Published 09/14/2011, 09:19 AM
Updated 01/01/2017, 02:20 AM

Market sentiment has taken some considerable steps backward overnight, as Moody’s downgraded the credit rating of 2 French banks, emphasizing the fears of debt crisis contagion within Europe. Credit Agricole was cut from Aa1 to Aa2, whilst Société Générale went from Aa2 to Aa3. Adding further worry to the outlook, Chinese PM Wen suggested that developed nations needed to cuts deficits and create jobs, rather than relying on China to bail out the world economy.

Greek state television reports yesterday revealed that Greece’s PM Papandreou would hold a conference call with Merkel and Sarkozy this afternoon, so expect most of the focus to remain on headlines and rumours emerging from those talks. Yesterday’s latest Italian bond auction made for uncomfortable reading; the gross yield on the Sep 2016 issuance was 5.60% - the highest yield achieved since the introduction of the euro. The Italian government remains “optimistic” that Moody’s will not downgrade Italy, but much hinges on whether European growth can recover in the second half of 2011. To do so, we will almost certainly need to see some sort of satisfactory conclusion to the Greek situation, so any new measures or initiatives announced after the Merkel-Sarkozy-Papandreou discussions will be eyed carefully by the financial markets.

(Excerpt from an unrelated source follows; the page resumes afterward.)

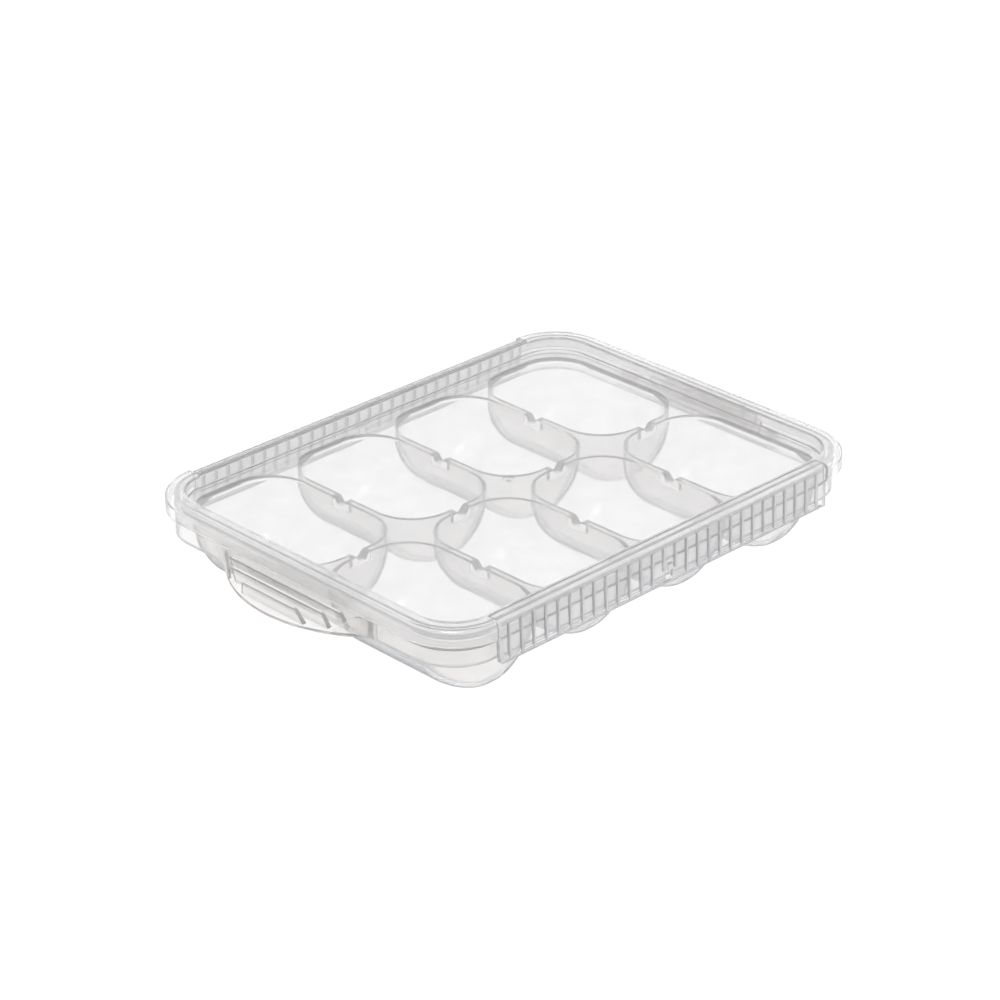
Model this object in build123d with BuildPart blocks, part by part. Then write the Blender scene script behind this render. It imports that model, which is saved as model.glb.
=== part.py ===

As expected, BoE member Posen reiterated his calls for immediate monetary stimulus in his speech yesterday, and focused predominantly on downside risks to growth in both the UK and elsewhere. This bias was unsurprising from the MPC's perennial dove, and markets found little new information to report from his address. Meanwhile, UK CPI came out in line with median forecasts at 0.6% MoM, 4.5% YoY, but the reading had little impact given the MPC’s lack of sensitivity to inflation risk over the past year.

Coming up today we are expecting the UK claimant count to rise to 5.0% from 4.9% last month, but the ILO unemployment rate is expected to remain stable at 7.9%. Also on the docket will be the Eurozone’s July industrial production data, followed up by a busy afternoon of US data that includes PPI, retail sales and business inventories.